March 8, 2021

A especificidade da autonomia da filosofia

Uma coisa que eu acho doido da filosofia” é que é um campo/área sem determinações exaustivas do seu gênero ou da sua metodologia. É nesse sentido que acho ela um campo sui generis e que faz dela ser tão difícil. Cada texto acaba trazendo junto também uma delimitação do que é.

Não dá pra fazer uma leitura rápida demais pois as próprias regras da leitura estão articuladas com o texto. E ao mesmo tempo comparar com outros textos de filosofia nem sempre ajuda pois são sempre mobilizações de estratégias retóricas e metodológicas nem sempre conciliáveis.

Acho que por isso em alguns momentos eu penso na filosofia mais como essa prática de um tipo de leitura que se autonomiza dos seus contextos. Não por dispensar de um conhecimento histórico, mas por ser também um tipo de texto que não pode *apenas* ser lido a partir dele.
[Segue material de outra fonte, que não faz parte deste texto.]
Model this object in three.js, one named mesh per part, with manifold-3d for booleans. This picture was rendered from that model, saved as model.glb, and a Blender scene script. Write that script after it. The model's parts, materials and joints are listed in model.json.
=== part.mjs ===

Por isso que tomo pessoalmente a generosidade como uma espécie de princípio de leitura (e por isso suspeito demais de leituras críticas). Pois ainda que seja possível encontrar problemas nos textos, não raro os problemas são também coisas que botamos lá.

Acho que por isso me *espanta* sempre quando rolam umas discussões sobre termos ou palavras usadas para descrever conceitos e ao se explicar eles afirma-se uma espécie de inequivocidade do seu sentido. Como se fosse uma espécie de estupidez não entender que x é y e só.

Ou quando se afirma que pensador tal ou tal delimitou de modo final e absoluto uma certa questão. Deu por encerrado o que está ali e conseguiu formular uma descrição definitiva de um conjunto de ideias, conceitos etc.

Inclusive acho que nesses casos o que se faz é justamente subtrair um caráter **próprio** da filosofia que é justamente essa autonomia que os textos parecem ter, que é talvez um certo grau de liberdade na medida em que toda filosofia é também a sua metafilosofia.

Não quero dizer com isso que a crítica não é possível, só que é muito difícil. Muito difícil criticar um texto sem também recair numa espécie de relação heteronômica, que acabe julgando o texto por critérios que nos eximem da responsabilidade de levar a sério o que é discutido.

O que não quer dizer que é também para delegar ao texto todo o trabalho de pensar. Acho que isso é apenas uma forma invertida da relação heteronômica com o texto, uma espécie de fetichização que falseia a autonomia/liberdade própria da filosofia.

Acho que é o que a gente acaba vendo quando se defende um texto se apelando para uma certa superioridade epistêmica/mágica do autor, alguma aura de gênio que na verdade torna o texto inalcançável e que poderíamos apenas aspirar uma mera explicação.

É uma relação perversa com a autonomia em que se usa a autonomia para abdicar de qualquer responsabilidade no ato de leitura. E por isso (tenho ciência de que elaboro isso de modo meio confuso) que a autonomia é um equilíbrio delicado que não deve pender para nenhum dos lados.

Por isso que acho que preservar esse senso de falta de lugar da filosofia, essa impossibilidade de apelar *em última instância* para critérios prontos e importados (de dentro ou fora), é uma forma de permitir que a aventura da filosofia (ah a breguice!) possa continuar viva.